SÃO PAULO, SP (FOLHAPRESS) – Já se disse quase tudo sobre o conflito que vem ensanguentando Israel e a Faixa de Gaza. Mas bem menos se falou sobre as mentiras que o episódio tem fabricado. Foi justamente esse o assunto de um podcast produzido pela Brookings Institution, centro americano de pesquisas em ciências sociais, baseado em Washington.
A entrevistada foi Valerie Wirtschafter, pesquisadora em inteligência artificial e tecnologias emergentes. Ela diz logo de início que os episódios mais sujeitos a versões esquisitas foram a autoria do bombardeio ao hospital de Gaza, a suposta decapitação de 40 bebês e a versão de que os terroristas do Hamas atacaram os kibutzim uniformizados como se fossem soldados israelenses.
E há sobretudo o boato de que os terroristas do Hamas estão recebendo armas da Ucrânia. A informação assim travestida foi provavelmente espalhada pela Rússia, embora não existam ainda comprovações de que tenha sido o caso.
O podcast não é um manual que ensina a distinguir informações falsas das verdadeiras. Aliás, a pesquisadora da Brookings não usa nenhuma vez a expressão “fake news”. Ela não diz o que é verdade e o que é mentira. Apenas discorre sobre os mecanismos que favorecem a difusão de afirmações inverídicas, incompletas ou imprecisas.
Wirtschafter coloca as redes sociais no centro de todo processo de difusão de notícias inverídicas. E sobretudo aquelas que remuneram os internautas com maior audiência. Esses influenciadores são teoricamente incontroláveis, porque colocam rigorosamente tudo o que possa chamar mais a atenção.
É esse o perfil de cerca de 70% das informações falsas que circulam na internet, diz a pesquisadora. Imagens de explosões noturnas costumam ter alta audiência, e muitas delas não têm nada a ver com Gaza e foram criadas bem antes do início do conflito. As imagens saíram dos estúdios de produção de videogames.
No fundo, há a responsabilidade de plataformas como o X, antigo Twitter, que estimulavam a produção de mensagens que viralizavam e, para que a viralização ocorresse, remuneravam proporcionalmente os responsáveis. No entanto, em se tratando de videogame, pode-se argumentar que essa forma de falsificação é grosseira e sujeita a dúvidas que tirariam a credibilidade das imagens.

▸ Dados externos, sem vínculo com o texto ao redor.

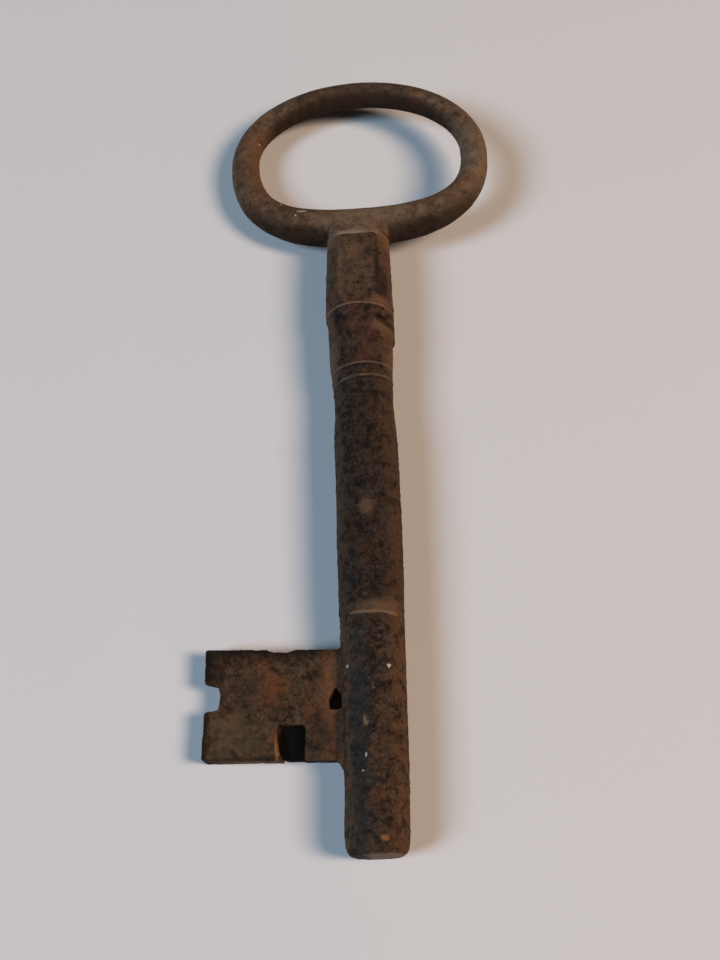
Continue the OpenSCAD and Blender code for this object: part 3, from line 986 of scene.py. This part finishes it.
# %% The rust recipe
def rusted(name, tones, seed, smooth=0.0, rust=0.5, cool=0.4, pits=0.7, front_shade=0.0,
           above=(), marks=(), lines=()):
    """A rusted iron finish from its tones, the strength of each layer, and marks at their places."""
    material = bpy.data.materials.new(name)
    material.use_nodes = True
    tree = material.node_tree
    shader = tree.nodes["Principled BSDF"]
    metres = Wire(tree).node("ShaderNodeTexCoord", {}, {}, "Object")
    place = metres.node("ShaderNodeVectorMath", {"operation": "SCALE"}, {0: metres, "Scale": 1 / MM})
    facing = metres.node("ShaderNodeAttribute", {"attribute_name": "facing"}, {}, "Vector")
    side, ahead = (facing.node("ShaderNodeSeparateXYZ", {}, {0: facing}, axis) for axis in "XY")
    along = place.node("ShaderNodeSeparateXYZ", {}, {0: place}, "Y")
    relief = metres.node("ShaderNodeAttribute", {"attribute_name": "relief"}, {}, "Fac")

    clumps = place.lumps(1.1 + 1.1 * smooth, seed, 6, 0.74)
    specks = place.lumps(0.4, seed + 1, 3, 0.6)
    dark = place.lumps(1.5, seed + 6, 5, 0.72)
    broad = place.lumps(4.0, seed + 2, 4, 0.7)
    bloom = place.lumps(3.0, seed + 3, 4, 0.7)
    fleck = place.lumps(0.34, seed + 4, 2)

    iron, crust, orange, grey, deep, worn, flank_and_side_light = tones_along(tones, above, along)
    colour = clumps.rise(0.3, 0.7).between(iron, crust)
    # The sides take the flank tone, partly as rustier flanks and partly as a painted highlight where light
    # falls on them; the next line paints the left-facing side a little greyer, as cool light.
    colour = colour.blend(flank_and_side_light, 0.7 * side.rise(0.35, 0.8) + 0.7 * side.rise(-0.5, -0.88))
    colour = colour.blend(grey, 0.2 * side.rise(-0.4, -0.8))
    colour = colour.blend(orange, rust * broad.rise(0.46, 0.68))
    colour = colour.blend(grey, cool * bloom.rise(0.48, 0.68))
    colour = colour.blend(deep, pits * dark.rise(0.53, 0.38))
    colour = colour.blend(deep, 0.7 * pits * specks.rise(0.56, 0.72))
    colour = colour.blend(worn, (1 - smooth) * 0.6 * fleck.rise(0.62, 0.74))
    colour = colour.blend(deep, 0.6 * relief.rise(-0.3, -2.2))
    colour = colour.blend(worn, 0.45 * relief.rise(0.8, 3.5) * fleck.rise(0.3, 0.6))
    # painted shade: faces turned to the front, towards -Y, are darkened towards the pit tone
    colour = colour.blend(deep, front_shade * ahead.rise(-0.15, -0.75))
    colour = marked(colour, place, seed, marks, lines)
    colour = colour.blend(deep, 0.35 * pits * specks.rise(0.52, 0.7))

    roughness = 0.8 - 0.2 * relief.rise(0.3, 2.0) - 0.12 * fleck.rise(0.5, 0.8)
    height = place.lumps(0.34, seed + 9, 3, 0.65)
    bump = height.node("ShaderNodeBump", {}, {"Strength": 0.6 - 0.3 * smooth, "Distance": 0.06 * MM,
                                             "Height": height})
    for socket, wire in (("Base Color", colour), ("Roughness", roughness), ("Normal", bump)):
        tree.links.new(wire.socket, shader.inputs[socket])
    shader.inputs["Specular IOR Level"].default_value = 0.06
    return material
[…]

Mas, contrapondo-se a isso, diz a pesquisadora, há a necessidade de confirmar alguma crença política ou cultural. Se determinado internauta é favorável a Israel ou se ele se considera partidário da “causa palestina”, ele acreditará em certas mensagens e descartará outras. O Oriente Médio é um campo de divisões passionais, em que todos os lados procuram narrativas que confirmem suas convicções.
Uma sigla de aparição recente, e já bem conhecida no Brasil, funciona como outro instrumento de tentativa de verificação da veracidade de algum episódio. É o Osint, acrônimo para “open source intelligence” (informação retirada de dados públicos).
Durante o podcast da Brookings, outro participante, Fred Dews, diretor de comunicação da instituição, evocou um grupo de jornalismo investigativo que levou à formação de uma comunidade que acompanha a Guerra da Ucrânia. E virou, para seus usuários, uma Osint.
Mas Wirtschafter não foi tão longe. Afirmou que nem sempre a informação publicada em várias mídias é a correta e disse que pode haver falhas, apesar da multiplicidade de fontes movidas pela boa intenção.
O ponto de partida para a discussão foi o foguete que caiu sobre o hospital de Gaza e que o Hamas insistia em afirmar que fora lançado por Israel.
A informação incorreta, explica a pesquisadora, circula a partir de duas motivações. A primeira é a do internauta pouco experiente ou desatento, que por uma reação meio simplista passa para frente tudo o que recebe e julga interessante.
A segunda motivação é aquela que deliberadamente procura destruir a reputação de uma empresa, de um político, de uma marca comercial, do Exército de um país. Difundir desinformação se confunde assim com um crime. A pesquisadora usa duas palavras diferentes em inglês (misinformation/disinformation) para especificar os dois tipos de notícias falsas. A diferença depende da intenção de quem produz a notícia.
O conselho que ela dá para que as pessoas não espalhem voluntariamente informações inverídicas tem pouca técnica e muito bom senso. Se a notícia escapa à normalidade e parece inverossímil, o ideal é que o internauta se abstenha de espalhar de imediato para amigos e gaste algum tempo em confirmação.
A receita não vale apenas para relatos em texto. Também vale para imagens. Uma imagem pode ser falsa caso seja gerada por inteligência artificial com o propósito de enganar. Sim, existe isso também. Há algum tempo imagens mostraram uma explosão que nunca existiu nas imediações do Pentágono, a sede da Defesa dos Estados Unidos.